(begin)

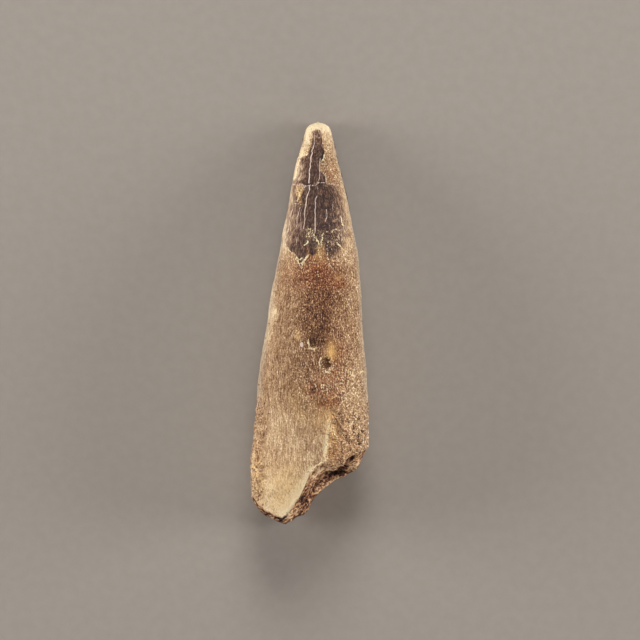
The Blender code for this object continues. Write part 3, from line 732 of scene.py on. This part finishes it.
def reading(tree, name):
    return addNode(tree, "ShaderNodeAttribute", attribute_name=name).outputs["Fac"]


def between(tree, low, high, value):
    # 0 at low and 1 at high, with a smooth S between them
    made = addNode(tree, "ShaderNodeMapRange", {"Value": value, "From Min": low, "From Max": high},
                   interpolation_type="SMOOTHSTEP")
    return made.outputs["Result"]


def colour(rgb):
    # screen values from 0 to 255 to linear light
    parts = [value / 255 for value in rgb]
    return tuple(p / 12.92 if p <= 0.04045 else ((p + 0.055) / 1.055) ** 2.4 for p in parts) + (1.0,)


def mixed(tree, factor, first, second, blend="MIX"):
    made = addNode(tree, "ShaderNodeMix", data_type="RGBA", blend_type=blend)
    for socket, value in ((made.inputs[0], factor), (made.inputs[6], first), (made.inputs[7], second)):
        if isinstance(value, bpy.types.NodeSocket):
            tree.links.new(value, socket)
        elif isinstance(value, tuple):
            socket.default_value = colour(value)
        else:
            socket.default_value = value
    return made.outputs[2]


def laidOn(tree, share, strength, below, above):
    # the colour above laid over the one below, by its share times its strength
    return mixed(tree, times(tree, share, strength), below, above)


def colourStops(tree, value, stops):
    made = addNode(tree, "ShaderNodeValToRGB", {"Fac": value})
    bar = made.color_ramp
    while len(bar.elements) < len(stops):
        bar.elements.new(0.5)
    for element, (place, rgb) in zip(bar.elements, stops):
        element.position = place
        element.color = colour(rgb)
    return made.outputs["Color"]


def newGroup(name, inputs, outputs):
    group = bpy.data.node_groups.new(name, "ShaderNodeTree")
    for label, kind, value in inputs:
        socket = group.interface.new_socket(label, in_out="INPUT", socket_type=kind)
        if value is not None:
            socket.default_value = value
    for label, kind in outputs:
        group.interface.new_socket(label, in_out="OUTPUT", socket_type=kind)
    return group, group.nodes.new("NodeGroupInput").outputs, group.nodes.new("NodeGroupOutput").inputs


def grainGroup():
    # mineral grain: fine noise drawn out along Y by the stretch, with broader mottling beside it
    group, given, result = newGroup(
        "mineralGrain",
        (("Vector", "NodeSocketVector", None), ("Size", "NodeSocketFloat", 5.0),
         ("Stretch", "NodeSocketFloat", 1.0)),
        (("Grain", "NodeSocketFloat"), ("Mottling", "NodeSocketFloat")))
    alongY = addNode(group, "ShaderNodeCombineXYZ", {0: 1.0, 1: given["Stretch"], 2: 1.0}).outputs[0]
    drawnOut = addNode(group, "ShaderNodeVectorMath", {0: given["Vector"], 1: alongY}, operation="MULTIPLY")
    fine = addNode(group, "ShaderNodeTexNoise", {
        "Vector": drawnOut.outputs[0], "Scale": given["Size"], "Detail": 2.0, "Roughness": 0.6})
    broad = addNode(group, "ShaderNodeTexNoise", {"Vector": given["Vector"], "Scale": 0.9, "Detail": 4.0})
    group.links.new(fine.outputs[0], result["Grain"])
    contrast = (0.25, 0.75)
    group.links.new(between(group, *contrast, broad.outputs[0]), result["Mottling"])
    return group


def fibreGroup():
    # fine lines along the tooth: noise drawn out along Y
    group, given, result = newGroup(
        "growthFibres",
        (("Vector", "NodeSocketVector", None), ("Size", "NodeSocketFloat", 4.0)),
        (("Fibres", "NodeSocketFloat"),))
    drawnOut = addNode(group, "ShaderNodeMapping", {"Vector": given["Vector"], "Scale": (1.0, 0.10, 1.0)})
    noise = addNode(group, "ShaderNodeTexNoise", {
        "Vector": drawnOut.outputs[0], "Scale": given["Size"], "Detail": 3.0, "Roughness": 0.6})
    contrast = (0.32, 0.68)
    group.links.new(between(group, *contrast, noise.outputs[0]), result["Fibres"])
    return group


mineralGrain = grainGroup()
growthFibres = fibreGroup()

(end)

_GIVEN PROBLEM:_
Return exactly, please, the lines of the material from the first one down to and including the line where "return mixed(tree, times(tree, share, strength), below, above)" appears.

_RESULT OF THIS TASK:_
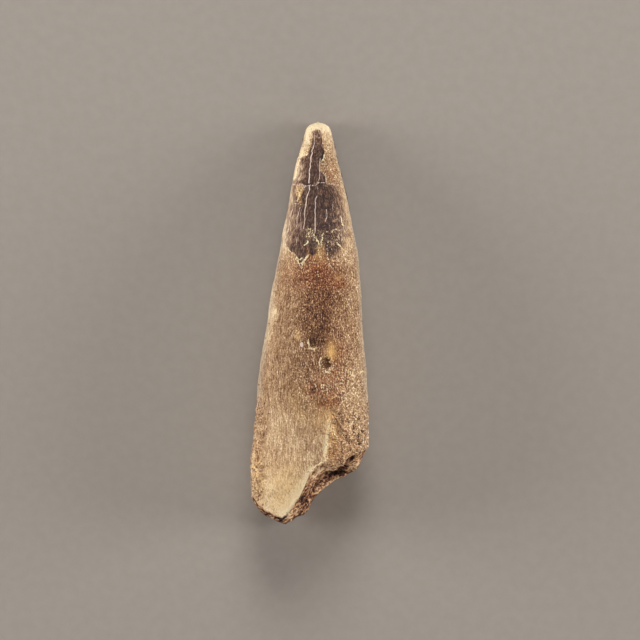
The Blender code for this object continues. Write part 3, from line 732 of scene.py on. This part finishes it.
def reading(tree, name):
    return addNode(tree, "ShaderNodeAttribute", attribute_name=name).outputs["Fac"]


def between(tree, low, high, value):
    # 0 at low and 1 at high, with a smooth S between them
    made = addNode(tree, "ShaderNodeMapRange", {"Value": value, "From Min": low, "From Max": high},
                   interpolation_type="SMOOTHSTEP")
    return made.outputs["Result"]


def colour(rgb):
    # screen values from 0 to 255 to linear light
    parts = [value / 255 for value in rgb]
    return tuple(p / 12.92 if p <= 0.04045 else ((p + 0.055) / 1.055) ** 2.4 for p in parts) + (1.0,)


def mixed(tree, factor, first, second, blend="MIX"):
    made = addNode(tree, "ShaderNodeMix", data_type="RGBA", blend_type=blend)
    for socket, value in ((made.inputs[0], factor), (made.inputs[6], first), (made.inputs[7], second)):
        if isinstance(value, bpy.types.NodeSocket):
            tree.links.new(value, socket)
        elif isinstance(value, tuple):
            socket.default_value = colour(value)
        else:
            socket.default_value = value
    return made.outputs[2]


def laidOn(tree, share, strength, below, above):
    # the colour above laid over the one below, by its share times its strength
    return mixed(tree, times(tree, share, strength), below, above)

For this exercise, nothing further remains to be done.